Bill and Hillary Clinton Delay Their Scheduled Depositions in Congressional Epstein Probe

The former president traveled with Epstein several times after he left the White House in 2001.

Kevin Dietsch/Getty Images
Bill and Hillary Clinton attend the funeral service of former Labor Secretary Alexis Herman at the National Cathedral on May 14, 2025. Kevin Dietsch/Getty Images

President Clinton and the former secretary of state, Hillary Clinton, will not sit for their scheduled depositions before the House Oversight Committee in the coming days, a source on the committee tells The New York Sun. The committee is delaying the meetings, though the subpoenas issued for their testimony over the summer are still in effect. 

Mr. Clinton, who was scheduled to sit for his deposition next Tuesday, was friends with notorious sex offender Jeffrey Epstein for several years after he left the White House in 2001. Mrs. Clinton was supposed to appear for her deposition tomorrow. 

The Oversight Committee source tells the Sun that the panel is “having conversations with the Clintons’ attorneys to accommodate their schedules” in order to find a new time to meet with the former first couple. 

The panel began its investigation into the so-called Epstein files earlier this year, after the Department of Justice claimed in a memo that there were no additional records that it was going to release to the public. The firestorm from conservatives was immediate, and within days a bipartisan bill to force the disclosure of files started to gain steam. 

The Oversight Committee’s chairman, Congressman James Comer, then launched his probe in an effort to control the investigation rather than have Congress vote on the forced disclosure bill. 

In August, Mr. Comer issued subpoenas for the Clintons, several former U.S. attorneys general, two former FBI directors, and the federal prosecutor who granted Epstein a non-prosecution agreement. 

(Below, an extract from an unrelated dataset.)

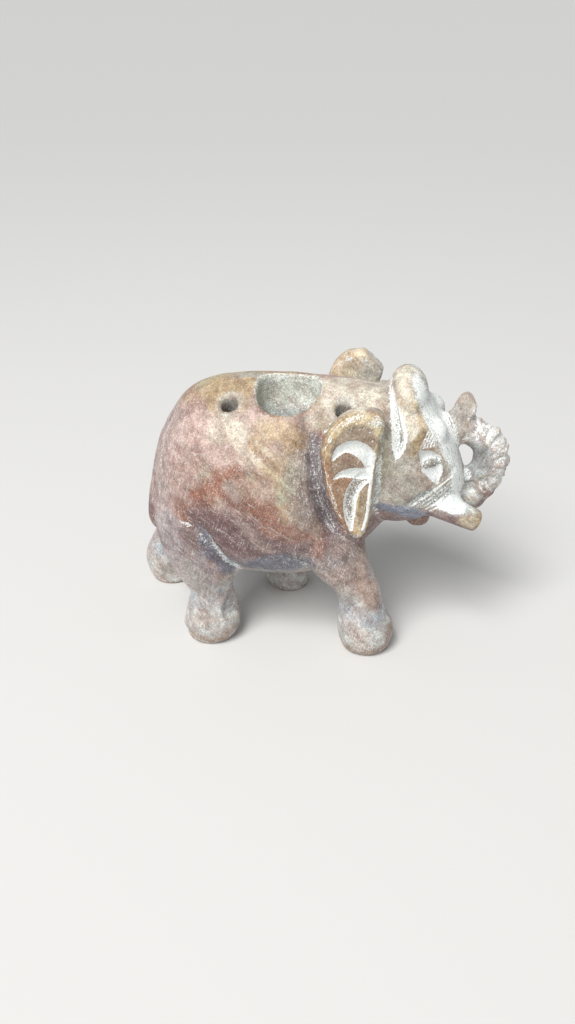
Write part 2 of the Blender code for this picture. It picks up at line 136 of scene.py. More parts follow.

“The Committee may use the results of this investigation to inform legislative solutions to improve federal efforts to combat sex trafficking and reform the use of non-prosecution agreements and/or plea agreements in sex-crime investigations,” the committee wrote to Mr. Clinton in August. “Given your past relationships with Mr. Epstein and Ms. Maxwell, the Committee believes that you have information regarding their activities that is relevant to the Committee’s investigation.”

In September, the committee released the first tranche of records that it had received from the justice department. Those documents included the infamous “birthday book” Epstein received from his former girlfriend, Ghislaine Maxwell. She had put together hundreds of letters, drawings, and photographs she had received from friends.

In that book, there were messages apparently from Mr. Clinton and President Trump, though Mr. Trump denies that he ever sent such a letter. 

Mr. Clinton’s handwritten note was relatively brief. “Happy 50th,” the former president wrote to Epstein in 2003. “It’s heartening, isn’t it, to have lived so long, across all the years of learning and knowing, adventure and work, and still to have your childlike curiosity, the drive to make a difference, and the circle of friends.”

The first publicly known instance of Epstein being in the same room as the Clintons was in 1993, when Epstein and other donors were invited to the White House after giving money to help refurbish parts of the presidential home. Mr. Clinton next dined with Epstein at an intimate donor dinner at Palm Beach hosted by billionaire Ron Perelman. Other attendees included singer Jimmy Buffett and actor Don Johnson. 

Mr. Clinton and Epstein would grow closer after the president left the White House in January 2001. They traveled together multiple times for trips related to the ex-president’s charitable works.